Not surprisingly, the appointments reminded me of a Therapeutic Abortion Committee (TAC) hearing.  Are you married?  Are you employed?  Any congenital disease in your family?  Substance abuse?  Psychiatric hospitalization?  The ‘problem’ is that I am competent and qualified to be a mother.  In every way.  Except one.  I don’t want to be.  On that basis alone, a TAC should grant me an abortion.  On that basis alone, the surgeon should perform the sterilization.  But as always, the woman’s wants, her choices, are irrelevant.  (Do you believe, I wonder, that we’re incapable of having wants, of making choices?) They should be establishing my competence, not my incompetence.  And if I am competent, then my choice, my request, should be granted.  It’s as simple as that. (Of course, if I’m incompetent to be a good parent, my choice should be granted as well.  Which begs the question, why were there TACs in the first place?)  (‘Course, if I were incompetent, irresponsible, I probably wouldn’t be there seeking an abortion.  Can you say ‘Catch 22’?)

The other question I remember clearly is that of the third doctor: ‘Do you want a tubal ligation or a cauterization?’  That’s really about the only question that should have been asked.  I asked him to explain the advantages and disadvantages of each; he did so; I answered his question.  (As for ‘When would you like the surgery?’, how about Mothers’ Day?)

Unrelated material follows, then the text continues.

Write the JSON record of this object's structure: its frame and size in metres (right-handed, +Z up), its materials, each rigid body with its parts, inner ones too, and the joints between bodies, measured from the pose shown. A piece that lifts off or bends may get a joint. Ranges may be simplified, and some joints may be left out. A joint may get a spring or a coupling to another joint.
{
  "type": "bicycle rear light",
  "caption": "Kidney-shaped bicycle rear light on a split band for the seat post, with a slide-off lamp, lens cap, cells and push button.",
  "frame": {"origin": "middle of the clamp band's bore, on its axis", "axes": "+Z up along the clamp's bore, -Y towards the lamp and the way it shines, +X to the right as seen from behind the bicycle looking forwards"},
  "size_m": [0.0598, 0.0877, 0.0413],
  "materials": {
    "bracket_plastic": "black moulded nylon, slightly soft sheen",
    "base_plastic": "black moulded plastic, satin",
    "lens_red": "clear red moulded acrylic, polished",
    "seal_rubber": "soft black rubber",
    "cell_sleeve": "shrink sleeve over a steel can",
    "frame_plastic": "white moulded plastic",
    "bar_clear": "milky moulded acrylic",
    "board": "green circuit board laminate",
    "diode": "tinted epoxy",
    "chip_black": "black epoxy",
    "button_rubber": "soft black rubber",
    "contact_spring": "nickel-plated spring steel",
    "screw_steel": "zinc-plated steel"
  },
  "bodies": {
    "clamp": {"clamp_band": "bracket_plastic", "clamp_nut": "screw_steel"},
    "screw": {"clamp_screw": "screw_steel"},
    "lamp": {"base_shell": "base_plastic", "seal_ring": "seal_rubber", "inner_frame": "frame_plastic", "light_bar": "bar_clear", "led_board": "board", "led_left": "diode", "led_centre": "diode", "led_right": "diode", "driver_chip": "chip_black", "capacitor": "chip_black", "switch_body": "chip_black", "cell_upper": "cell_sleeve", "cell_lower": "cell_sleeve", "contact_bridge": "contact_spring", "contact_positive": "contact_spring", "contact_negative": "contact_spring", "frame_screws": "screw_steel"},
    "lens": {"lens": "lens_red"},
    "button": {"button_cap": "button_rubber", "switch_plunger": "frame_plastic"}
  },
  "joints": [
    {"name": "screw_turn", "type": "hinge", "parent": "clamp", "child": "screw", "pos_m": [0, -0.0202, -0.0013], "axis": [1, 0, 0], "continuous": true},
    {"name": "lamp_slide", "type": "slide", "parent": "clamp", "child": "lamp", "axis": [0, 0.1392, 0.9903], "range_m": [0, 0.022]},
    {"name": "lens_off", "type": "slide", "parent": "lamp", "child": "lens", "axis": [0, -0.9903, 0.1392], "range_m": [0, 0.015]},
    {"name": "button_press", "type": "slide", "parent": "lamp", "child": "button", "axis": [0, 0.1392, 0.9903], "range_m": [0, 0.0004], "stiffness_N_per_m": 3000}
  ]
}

No, I don’t regret it.  I never have, not for one second of one minute of any day.  Sure there’s a possibility that one day I’ll want children.  There’s also a possibility that one day I’ll want to be a waitress at Hooters.  And anyway, I could always adopt.  (But it wouldn’t be your own!  Sure it would; it just wouldn’t have my genes.)  (And if that’s so important, you don’t want a kid – you want a smaller ego.)

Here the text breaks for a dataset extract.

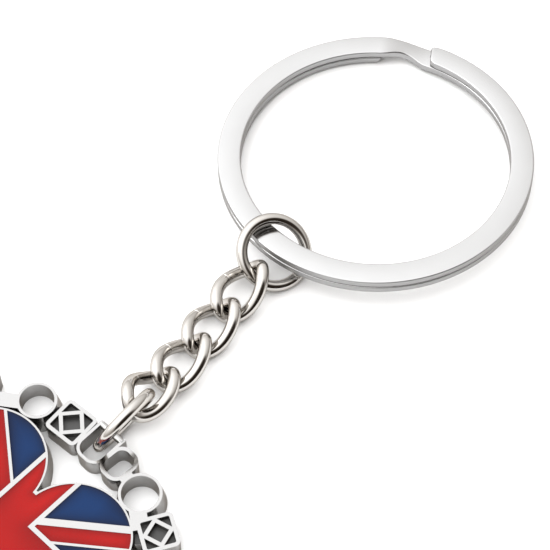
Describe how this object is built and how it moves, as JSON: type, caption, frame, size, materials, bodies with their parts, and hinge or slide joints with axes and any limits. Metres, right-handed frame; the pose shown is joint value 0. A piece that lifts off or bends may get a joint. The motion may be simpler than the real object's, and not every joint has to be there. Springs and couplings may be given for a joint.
{
  "type": "keychain",
  "caption": "Heart-shaped souvenir keychain: cast pendant with enamel cells and openwork arch, hung from a flat split ring by jump rings and a short curb chain.",
  "frame": {"origin": "middle of the enamel cross, on the pendant's flat back plane", "axes": "+Y from the heart's point towards the chain and split ring, +Z out of the enamel face, +X to the right seen from the enamel side"},
  "size_m": [0.0321, 0.0809, 0.0075],
  "materials": {
    "plated_casting": "bright nickel plate over die-cast zinc, polished with slight casting ripple",
    "plated_wire": "bright nickel plate over steel wire, polished",
    "plated_band": "bright nickel plate over flat steel band, polished",
    "enamel_red": "glossy red soft enamel fill",
    "enamel_blue": "glossy deep blue soft enamel fill"
  },
  "bodies": {
    "pendant": {"pendant_casting": "plated_casting", "enamel_cross": "enamel_red", "enamel_diagonal_1": "enamel_red", "enamel_field_upper_1": "enamel_blue", "enamel_field_lower_1": "enamel_blue", "enamel_diagonal_2": "enamel_red", "enamel_field_upper_2": "enamel_blue", "enamel_field_lower_2": "enamel_blue", "enamel_diagonal_3": "enamel_red", "enamel_field_upper_3": "enamel_blue", "enamel_field_lower_3": "enamel_blue", "enamel_diagonal_4": "enamel_red", "enamel_field_upper_4": "enamel_blue", "enamel_field_lower_4": "enamel_blue"},
    "lower_ring": {"jump_ring_lower": "plated_wire"},
    "link_4": {"curb_link_4": "plated_wire"},
    "link_3": {"curb_link_3": "plated_wire"},
    "link_2": {"curb_link_2": "plated_wire"},
    "link_1": {"curb_link_1": "plated_wire"},
    "upper_ring": {"jump_ring_upper": "plated_wire"},
    "split_ring": {"split_ring": "plated_band"}
  },
  "joints": [
    {"name": "pendant_swing", "type": "hinge", "parent": "pendant", "child": "lower_ring", "pos_m": [0.00055, 0.01392, 0.0019], "axis": [1, 0, 0], "range_deg": [-60, 20]},
    {"name": "lower_ring_swivel", "type": "hinge", "parent": "lower_ring", "child": "link_4", "pos_m": [0.00035, 0.01826, 0.00311], "axis": [0.4083, 0.1095, 0.9062], "range_deg": [-45, 45]},
    {"name": "chain_bend_3", "type": "hinge", "parent": "link_4", "child": "link_3", "pos_m": [0.00108, 0.02201, 0.00287], "axis": [-0.66, 0.13, -0.74], "range_deg": [-20, 30]},
    {"name": "chain_bend_2", "type": "hinge", "parent": "link_3", "child": "link_2", "pos_m": [-0.00084, 0.0257, 0.0015], "axis": [-0.8152, -0.1193, 0.5667], "range_deg": [-35, 35]},
    {"name": "chain_bend_1", "type": "hinge", "parent": "link_2", "child": "link_1", "pos_m": [-0.00133, 0.03174, 0.0015], "axis": [0.7283, 0.1896, 0.6585], "range_deg": [-35, 35]},
    {"name": "upper_ring_swivel", "type": "hinge", "parent": "link_1", "child": "upper_ring", "pos_m": [-0.00249, 0.03722, 0.00194], "axis": [0.5197, -0.09, 0.8496], "range_deg": [-35, 35]},
    {"name": "split_ring_turn", "type": "hinge", "parent": "upper_ring", "child": "split_ring", "pos_m": [-0.00263, 0.05395, 0.00199], "axis": [-0.0602, 0.0389, 0.9974], "range_deg": [-120, 120]}
  ]
}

It gave me control over my life, my destiny. In fact, it has been one of the best decisions I’ve made, and I wish more people would make it (whether they decide ‘yes’ or ‘no’ is less important than deciding – considering and deciding and not just letting it happen).

In fact, I wish being sterile were our default state: one should have to do something quite intentional in order to become reproductive (like take a pill, with not insignificant side-effects, every day at exactly the same time for six months – men too), rather than the other way around.

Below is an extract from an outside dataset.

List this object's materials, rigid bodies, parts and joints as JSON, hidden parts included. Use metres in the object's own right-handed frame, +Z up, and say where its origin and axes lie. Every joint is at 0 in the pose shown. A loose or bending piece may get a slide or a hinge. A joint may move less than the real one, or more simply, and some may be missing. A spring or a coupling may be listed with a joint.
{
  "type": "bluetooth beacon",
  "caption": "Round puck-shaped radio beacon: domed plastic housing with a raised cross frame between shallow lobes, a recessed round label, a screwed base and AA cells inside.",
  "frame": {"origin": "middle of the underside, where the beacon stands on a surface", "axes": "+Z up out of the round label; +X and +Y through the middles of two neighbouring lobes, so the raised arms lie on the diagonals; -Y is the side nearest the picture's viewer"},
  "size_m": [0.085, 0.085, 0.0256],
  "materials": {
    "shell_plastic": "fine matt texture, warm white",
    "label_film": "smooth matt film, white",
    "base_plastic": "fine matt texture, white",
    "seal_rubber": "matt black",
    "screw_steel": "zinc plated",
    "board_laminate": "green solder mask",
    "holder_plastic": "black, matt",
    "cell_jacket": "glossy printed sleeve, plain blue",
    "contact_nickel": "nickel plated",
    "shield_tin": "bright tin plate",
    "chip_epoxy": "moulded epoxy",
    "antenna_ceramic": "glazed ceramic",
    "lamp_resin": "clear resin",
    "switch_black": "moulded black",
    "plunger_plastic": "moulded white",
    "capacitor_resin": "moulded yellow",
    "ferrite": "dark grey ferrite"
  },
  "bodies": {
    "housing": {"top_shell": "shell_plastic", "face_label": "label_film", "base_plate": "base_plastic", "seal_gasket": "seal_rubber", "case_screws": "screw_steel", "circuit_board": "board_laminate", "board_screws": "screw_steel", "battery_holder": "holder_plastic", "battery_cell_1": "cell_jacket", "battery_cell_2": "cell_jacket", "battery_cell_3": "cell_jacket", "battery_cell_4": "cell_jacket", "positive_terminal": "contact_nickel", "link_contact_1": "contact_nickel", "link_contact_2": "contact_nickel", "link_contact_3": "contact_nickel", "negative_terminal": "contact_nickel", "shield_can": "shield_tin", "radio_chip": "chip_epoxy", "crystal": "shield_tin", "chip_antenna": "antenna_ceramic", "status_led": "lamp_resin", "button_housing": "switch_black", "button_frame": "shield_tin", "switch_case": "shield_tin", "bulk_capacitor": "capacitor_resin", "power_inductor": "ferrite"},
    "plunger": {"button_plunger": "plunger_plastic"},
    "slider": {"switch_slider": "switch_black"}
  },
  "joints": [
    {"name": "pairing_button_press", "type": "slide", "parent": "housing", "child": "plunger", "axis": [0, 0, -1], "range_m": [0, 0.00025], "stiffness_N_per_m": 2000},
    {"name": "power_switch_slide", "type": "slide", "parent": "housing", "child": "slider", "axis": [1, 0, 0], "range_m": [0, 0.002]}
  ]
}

In the meantime, I hope those women who do choose permanent contraception can get it without the hassle I went through.  I am thankful, however, that I live in a time and place in which sterilization, especially for a young woman without children, is at least legal.  Had it not been, I may have chosen sexual abstinence.  (If I had to think each time I had intercourse ‘This could change – read “mess up” – the next fifteen years of my life’, I wouldn’t have enjoyed it anyway.)

I am against sexism of any kind; I think that in a perfect world, one’s sex would be as relevant as one’s shoe size.  I don’t like any titles, but I like least of all, therefore, ‘Ms.’ and ‘Mr.’ because they differentiate on the basis of sex; being a female has always been near the bottom of my identity list (I’m a person, a dog-lover, a writer, a runner, a music-lover…).  So I love being neutered – it’s a bit of freedom from being sexed.